What is expected: Copy each line below in which the string "frame" occurs.

— start of Data —

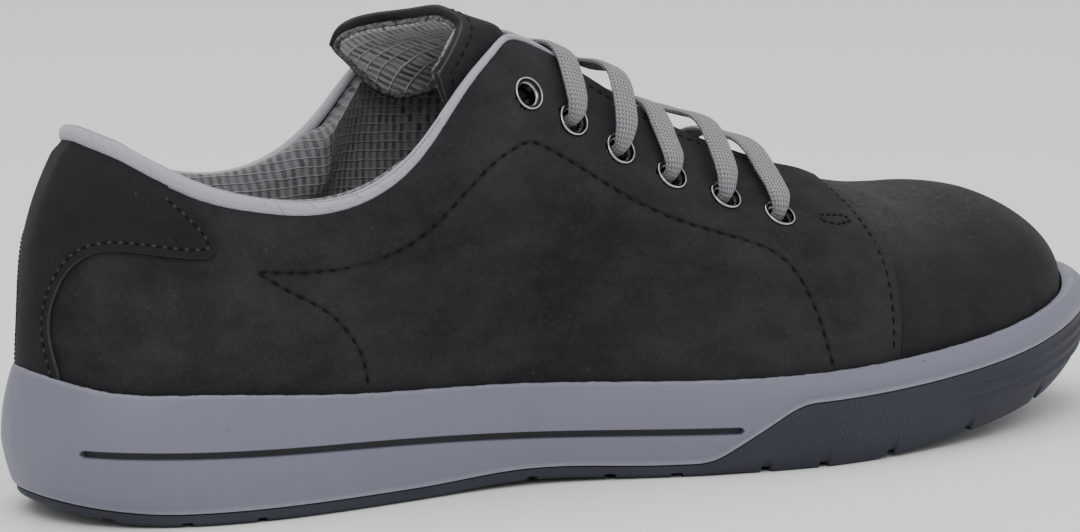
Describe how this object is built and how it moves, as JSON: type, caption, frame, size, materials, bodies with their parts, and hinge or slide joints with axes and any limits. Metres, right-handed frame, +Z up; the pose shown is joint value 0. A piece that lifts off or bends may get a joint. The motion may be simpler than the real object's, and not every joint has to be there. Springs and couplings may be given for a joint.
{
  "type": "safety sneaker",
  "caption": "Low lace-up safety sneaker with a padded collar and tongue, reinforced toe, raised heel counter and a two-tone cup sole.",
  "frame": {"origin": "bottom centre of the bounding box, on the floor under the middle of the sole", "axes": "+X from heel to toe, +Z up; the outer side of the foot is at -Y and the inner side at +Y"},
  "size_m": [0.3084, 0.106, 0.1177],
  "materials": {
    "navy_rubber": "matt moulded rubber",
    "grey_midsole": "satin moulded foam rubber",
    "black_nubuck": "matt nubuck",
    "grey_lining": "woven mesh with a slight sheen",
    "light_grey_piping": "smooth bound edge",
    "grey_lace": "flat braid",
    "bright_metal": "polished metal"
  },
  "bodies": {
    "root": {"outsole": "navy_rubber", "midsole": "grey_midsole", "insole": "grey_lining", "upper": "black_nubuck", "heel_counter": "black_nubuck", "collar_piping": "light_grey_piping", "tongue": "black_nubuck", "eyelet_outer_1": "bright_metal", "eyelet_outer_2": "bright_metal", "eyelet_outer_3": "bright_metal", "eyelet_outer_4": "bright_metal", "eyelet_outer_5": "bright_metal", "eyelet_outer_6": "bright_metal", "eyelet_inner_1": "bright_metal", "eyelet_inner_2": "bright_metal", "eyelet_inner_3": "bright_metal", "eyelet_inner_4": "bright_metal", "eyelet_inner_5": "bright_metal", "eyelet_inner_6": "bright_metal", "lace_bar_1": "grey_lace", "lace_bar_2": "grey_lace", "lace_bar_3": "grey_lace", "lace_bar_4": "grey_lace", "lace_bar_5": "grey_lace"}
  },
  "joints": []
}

— end of Data —

Worked answer:
Describe how this object is built and how it moves, as JSON: type, caption, frame, size, materials, bodies with their parts, and hinge or slide joints with axes and any limits. Metres, right-handed frame, +Z up; the pose shown is joint value 0. A piece that lifts off or bends may get a joint. The motion may be simpler than the real object's, and not every joint has to be there. Springs and couplings may be given for a joint.
  "frame": {"origin": "bottom centre of the bounding box, on the floor under the middle of the sole", "axes": "+X from heel to toe, +Z up; the outer side of the foot is at -Y and the inner side at +Y"},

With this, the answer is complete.